My dear friend Dutch Wegman, WHOI port engineer for R/V Atlantis, told me that the waters surrounding Woods Hole, at the southwest tip of Cape Cod, Mass., are 8 degrees warmer than they have ever been. Chris Morgan, chief engineer for R/V Atlantis, a close friend and associate, sent me a report from Canadian researchers that proves warmer seawater has reduced phytoplankton, the foundation of the marine food chain, by 40 percent since 1950.
NOAA reports the planet has just come through the warmest decade, the warmest 12 months, the warmest six months and the warmest April, May and June on record. Nine nations reported their all-time temperature records in 2010, including Russia (111 degrees), Niger (118), Sudan (121), Saudi Arabia and Iraq (126), and Pakistan, which also set the new all-time Asian record in May of 130 degrees. Record seawater temperatures are killing coral polyps, and coral reefs worldwide are in imminent danger of collapse.
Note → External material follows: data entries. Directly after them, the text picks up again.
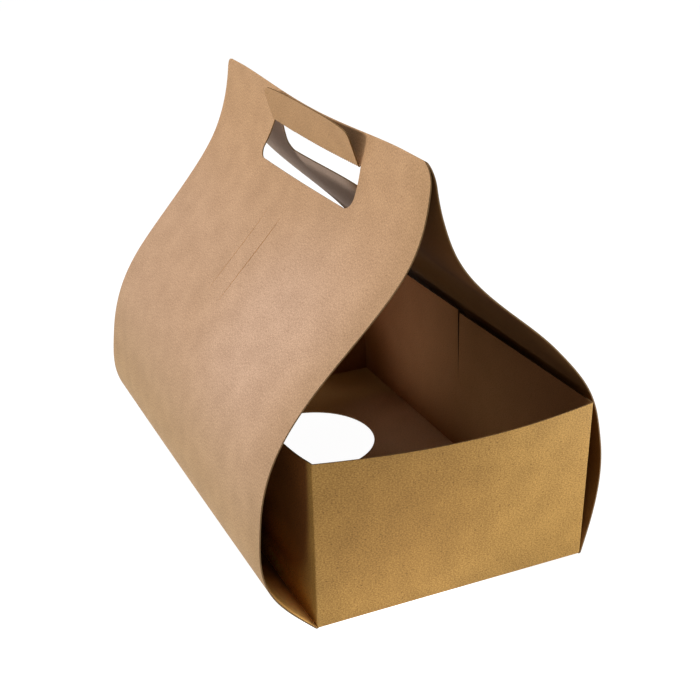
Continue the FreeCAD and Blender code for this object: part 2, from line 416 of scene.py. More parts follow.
@dataclass
class Sheet:
    """A flat piece of board with holes, and the formula that bends it into place."""

    name: str
    outline: Outline
    holes: Sequence[Outline]
    surface: Surface
    pitch: Pair
    board: Board = Board()
    outward: float = 1.0
    seams: tuple[float, ...] = ()
    creases: Sequence[Outline] = ()
    crisp: float = math.radians(9.0)
    outline_gap: float = 0.45
    crease_gap: float = 0.3
    seam_gap: float = 0.005 * MM

    def flat(self) -> tuple[np.ndarray, np.ndarray]:
        """Triangulate the flat piece, with the outline, the holes and the creases as edges.

        Returns:
            Flat points, and triangles as rows of three point numbers, turned the same way.
        """
        rings = [divided(ring, self.pitch) for ring in (self.outline, *self.holes)]
        lines = [divided(crease, self.pitch)[:-1] for crease in self.creases]
        edges = []
        first = 0
        for closed, runs in ((True, rings), (False, lines)):
            for run in runs:
                numbers = list(range(first, first + len(run)))
                edges += list(zip(numbers, numbers[1:]))
                if closed:
                    edges.append((numbers[-1], numbers[0]))
                first += len(run)
        points = np.vstack([*rings, *lines, self.filling(rings)])
        scale = 1.0 / MM
        join = 1e-6
        result = delaunay_2d_cdt([Vector(p) for p in (points * scale).tolist()], edges, [], 0, join)
        flat = np.array([tuple(v) for v in result[0]]) / scale
        triangles = np.array([tuple(f) for f in result[2]], int)
        middle = flat[triangles].mean(axis=1)
        good = lies_inside(middle, rings[0])
        for ring in rings[1:]:
            good &= ~lies_inside(middle, ring)
        triangles = triangles[good]
        start, second, third = (flat[triangles[:, k]] for k in range(3))
        (ux, uy), (vx, vy) = (second - start).T, (third - start).T
        turned = ux * vy - uy * vx < 0
        triangles[turned] = triangles[turned][:, ::-1]
        return flat, triangles

    def filling(self, rings: Sequence[np.ndarray]) -> np.ndarray:
        """Even grid of points over the piece, clear of its outline, holes and creases.

        Args:
            rings: The divided outline, then the divided holes.

        Returns:
            The points.
        """
        low, high = rings[0].min(axis=0), rings[0].max(axis=0)
        counts = np.ceil((high - low) / np.asarray(self.pitch)).astype(int)
        axes = [np.linspace(low[k], high[k], counts[k] + 1)[1:-1] for k in (0, 1)]
        grid = np.stack(np.meshgrid(*axes, indexing="ij"), axis=-1).reshape(-1, 2)
        keep = lies_inside(grid, rings[0])
        for ring in rings:
            keep &= ~near_outline(grid, ring, min(self.pitch) * self.outline_gap)
        for ring in rings[1:]:
            keep &= ~lies_inside(grid, ring)
        for crease in self.creases:
            keep &= ~near_outline(grid, np.asarray(crease, float), min(self.pitch) * self.crease_gap)
        return grid[keep]

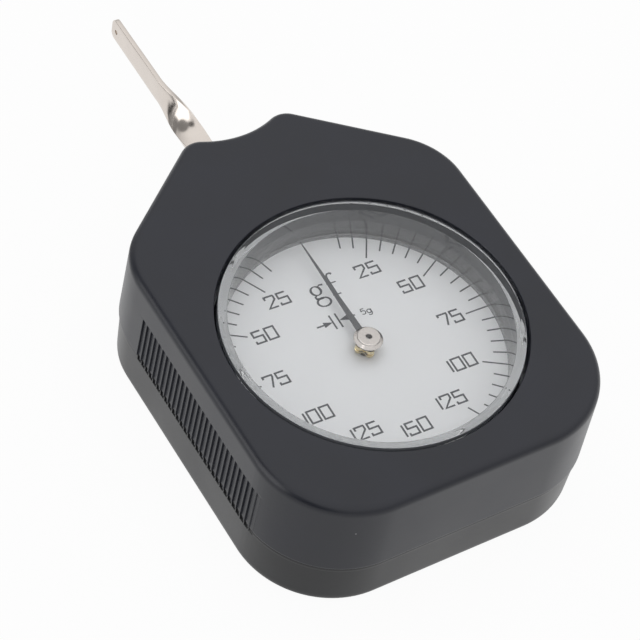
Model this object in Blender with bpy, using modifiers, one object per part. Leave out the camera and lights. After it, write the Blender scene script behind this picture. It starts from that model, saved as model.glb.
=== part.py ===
"""A dial tension gauge, modelled piece by piece at its real size.

Metres, +Z up. The gauge lies on its back. The origin is on the dial's axis, in the rear
face. +Y runs along the body to the lever's tip, and +Z comes out of the dial.
"""

import math

import bmesh
import bpy
from mathutils import Matrix

# Fits that the whole gauge shares
GAP = 0.0003                    # between pieces that rest, screw or run on each other
OVERRUN = 0.001                 # how far a cutter passes the faces that it opens
WELD = 0.000001                 # points closer than this are one point

# Outline of the body, seen from the front
WELL_RADIUS = 0.02572           # the round window in the front face
FACE_MARGIN = 0.00528           # plastic beside the window, on each side
BOTTOM_MARGIN = 0.00663         # plastic below the window
BOTTOM_CORNER_RADIUS = 0.01635
SHOULDER_CORNER_RADIUS = 0.0133
SHOULDER_ANGLE = math.radians(51.06)
NECK_MARGIN = 0.01073           # lever's pivot to the bottom of the dip between the lobes
LOBE_RISE = 0.00172             # the two lobes stand this much above the dip
LOBE_SPREAD = 0.00829           # middle of the neck to the centre of each lobe
LOBE_RADIUS = 0.004

# Shells
WALL = 0.0022
FACE_THICKNESS = 0.0024
FLOOR_THICKNESS = 0.0022
FRONT_DRAFT = 0.0003            # the front housing widens this much a side, face to seam
COVER_STEP = 0.0002             # the rear cover stands in from the housing at the seam
COVER_DRAFT = 0.0002            # and narrows this much a side, seam to back
FACE_EDGE_RADIUS = 0.0015
BACK_EDGE_RADIUS = 0.0018
SEAM_DROP = 0.0002              # the seam lies this much below the lever's middle plane
EDGE_STEPS = 3
CORNER_STEPS = 7
LOBE_STEPS = 6
DIP_STEPS = 8

# Round window, dial and crystal
WINDOW_STEPS = 48
WELL_WALL = 0.0016
PIVOT_MARGIN = 0.00568          # outside of the dial well to the lever's pivot
LEDGE_WIDTH = 0.0038
LEDGE_THICKNESS = 0.0026
DIAL_THICKNESS = 0.0005
DIAL_DEPTH = 0.00835            # front face down to the dial
DIAL_HOLE_RADIUS = 0.0014
RIM_GAP = 0.00057               # black ring seen round the crystal
CRYSTAL_RECESS = 0.0001
CRYSTAL_THICKNESS = 0.0011
CRYSTAL_SKIRT = 0.00155
CRYSTAL_CHAMFER = 0.0004
CRYSTAL_FOOT_HEIGHT = 0.001

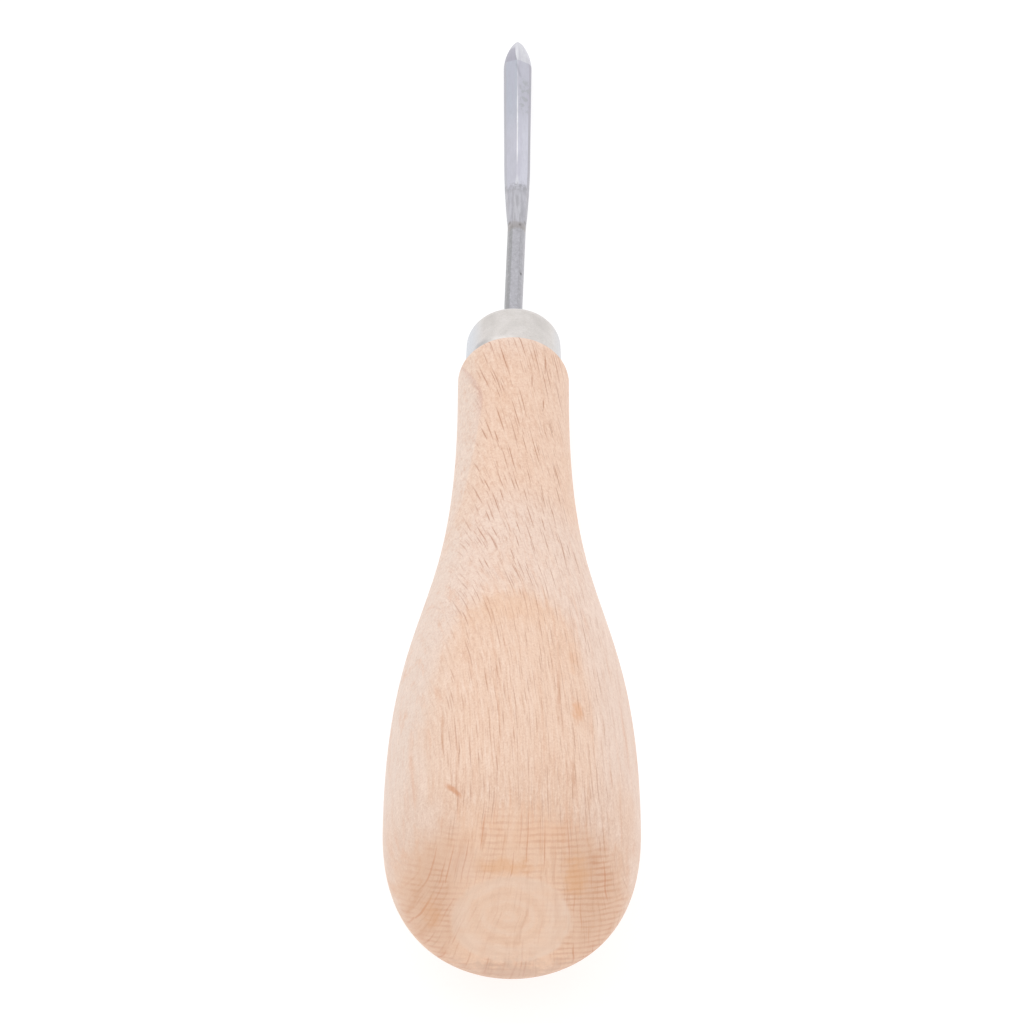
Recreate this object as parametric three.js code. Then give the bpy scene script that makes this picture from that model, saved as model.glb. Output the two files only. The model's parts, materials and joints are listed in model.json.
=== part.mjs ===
// Pear-handled leather awl: turned beech handle, rounded cap ferrule, diamond-section blade.
// Millimetres, +Z up. Each piece is turned about local Y, butt at y = 0 and point towards +Y;
// the finished group lies on the floor with its belly and the underside of its blade touching z = 0.
import * as THREE from 'three';

// Handle outline, measured along the axis from the butt.
const BUTT_FLAT_RADIUS = 7.0;
const BUTT_ROUND_PULL = 6.3;       // radial reach of the butt round's first curve handle
const BELLY_RADIUS = 16.25;
const BELLY_STATION = 15.3;
const BELLY_BACK_PULL = 10.9;      // axial reach of the curve behind the belly
const BELLY_FRONT_PULL = 39.6;     // axial reach of the curve in front of the belly
const NECK_RADIUS = 7.45;
const NECK_STATION = 97.0;
const NECK_PULL = 45.2;
const SHOULDER_ROUND = 2.35;
const SHOULDER_STATION = 103.1;    // where the wood stops and the ferrule starts
const SHOULDER_END_RADIUS = 6.6;

// Cap ferrule on the handle's tenon.
const JOINT_GAP = 0.3;
const FERRULE_REAR_RADIUS = 6.5;
const FERRULE_FRONT_RADIUS = 6.32;
const FERRULE_FRONT_STATION = 110.5;
const FERRULE_CORNER_RADIUS = 2.15;
const FERRULE_WALL = 0.8;
const FERRULE_INNER_RADIUS = 5.6;
const TENON_CHAMFER = 1.9;

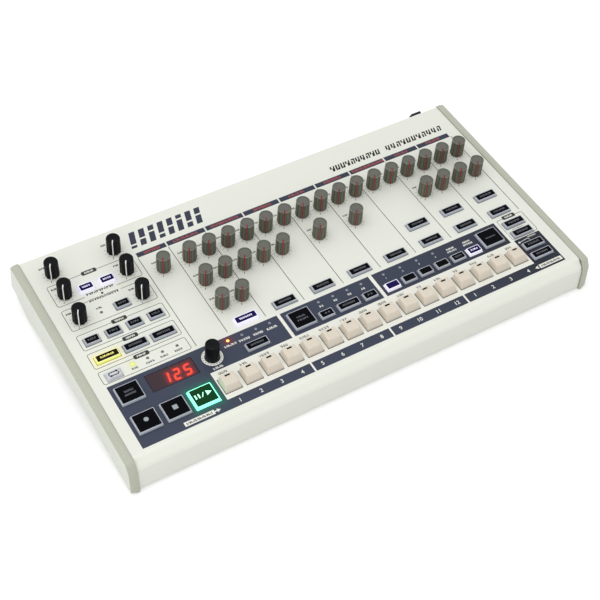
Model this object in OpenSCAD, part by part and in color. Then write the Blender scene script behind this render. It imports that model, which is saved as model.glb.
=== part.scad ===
// Desktop drum machine: folded sheet-metal case between two moulded end cheeks, sixteen step
// keys, rows of rotary knobs, backlit buttons, and audio and control sockets along the rear.
// Units are millimetres. +X is to the player's right, +Y to the rear, +Z up; the origin is on
// the surface the feet stand on, under the middle of the case.

/* [Case] */
// Overall width over both cheeks
body_w = 493; // [490:1:500]
// Overall depth over both cheeks
body_d = 263; // [262:0.5:266]
// Height of the panel plane above the table, at the front
panel_front_z = 36; // [36:0.5:40]
// Slope of the panel, in degrees
slope = 3; // [2.5:0.1:3.5]
// Thickness of the sheet metal
sheet_t = 1.2; // [1:0.1:1.5]
// Thickness of each end cheek
cheek_t = 8.6; // [8:0.1:9]
// Height of the rubber feet
foot_h = 4.4; // [4.4:0.1:5.5]

/* [Knobs] */
// Radius of a knob at its base
knob_r = 6.85; // [6.4:0.05:7]
// Radius of a knob at its top
knob_top_r = 6.7; // [6:0.05:6.8]
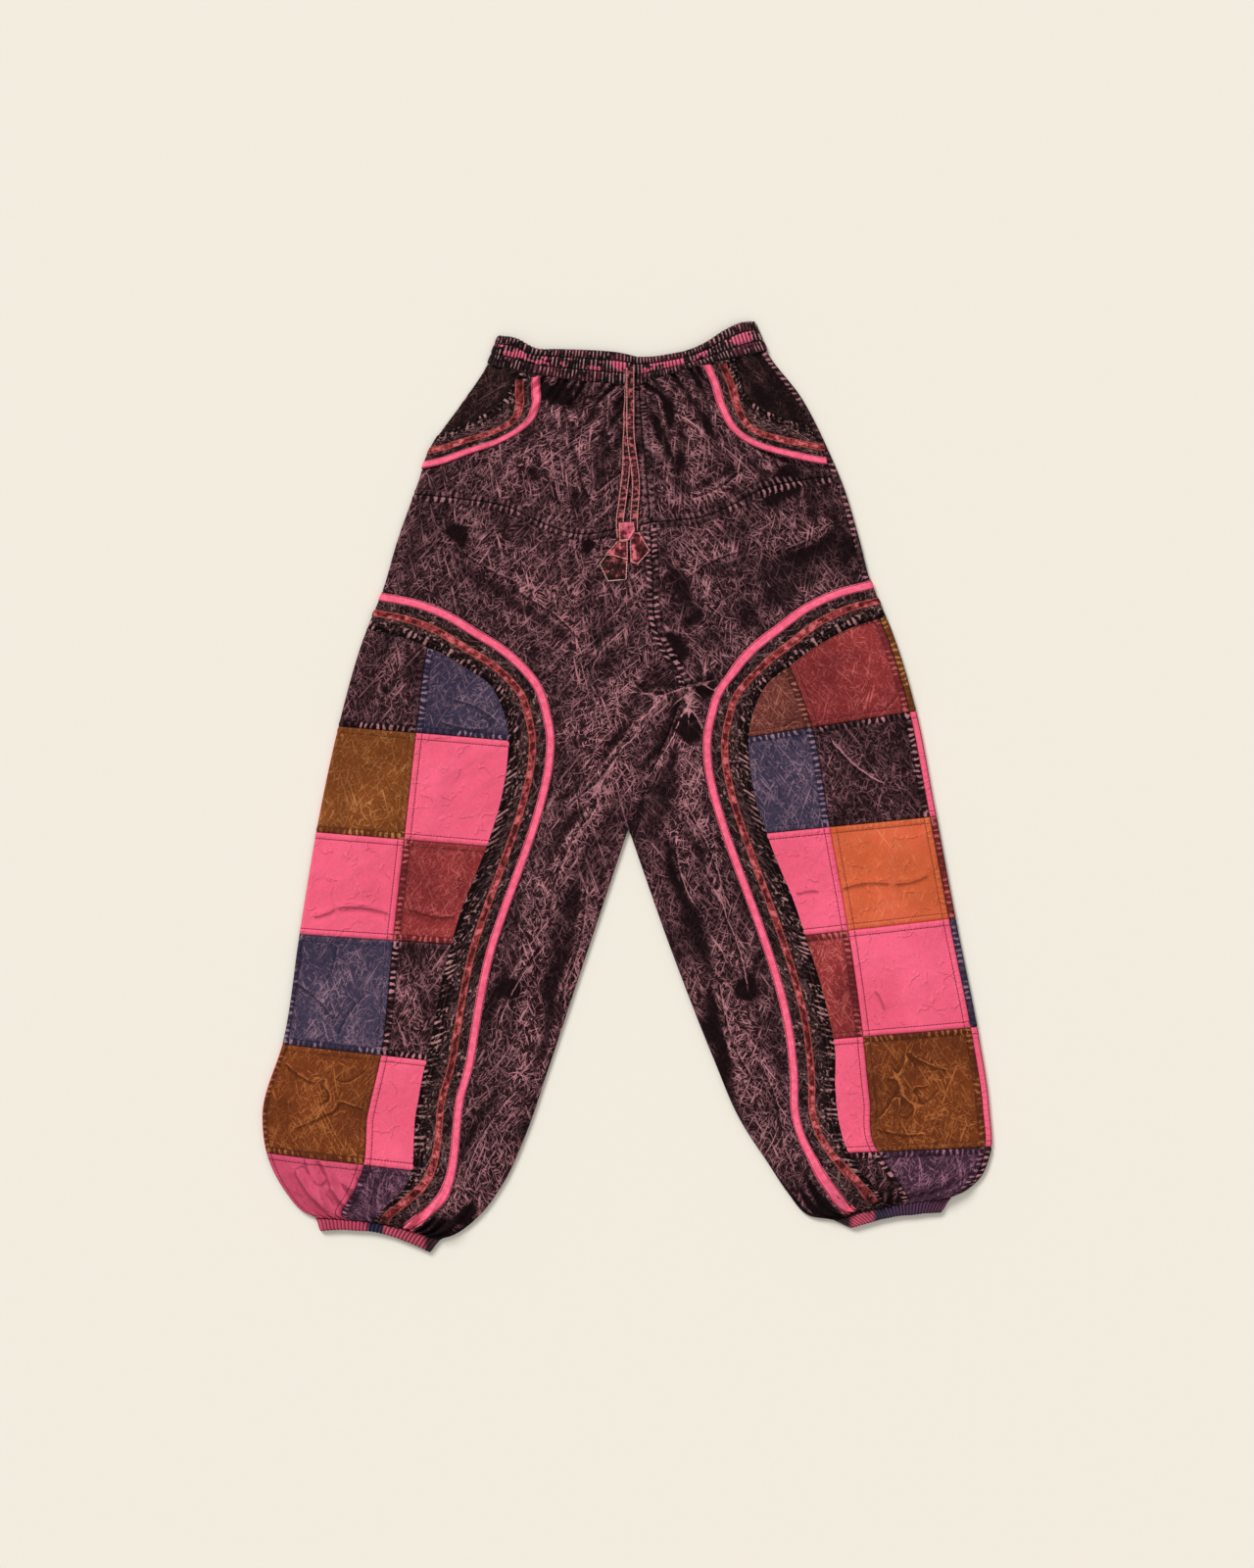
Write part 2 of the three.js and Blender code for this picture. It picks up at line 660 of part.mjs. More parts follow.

In late December 2002, when I was at the Seward Marine Center commissioning the ozone-based Silver Lab’s research facility salt water outfall to prevent the possible escape of non-indigenous species from students’ research tanks, I drove up to see the Kenai peninsula’s Exit Glacier. Its ragged end has now receded more than 2 miles from where it was then. There’s a personal report that may be read at http://hubpages.com/hub/Exit-Glacier-Run. Don’t take the effects of global warming just from me. If the oceans are ever killed, humanity will be close behind.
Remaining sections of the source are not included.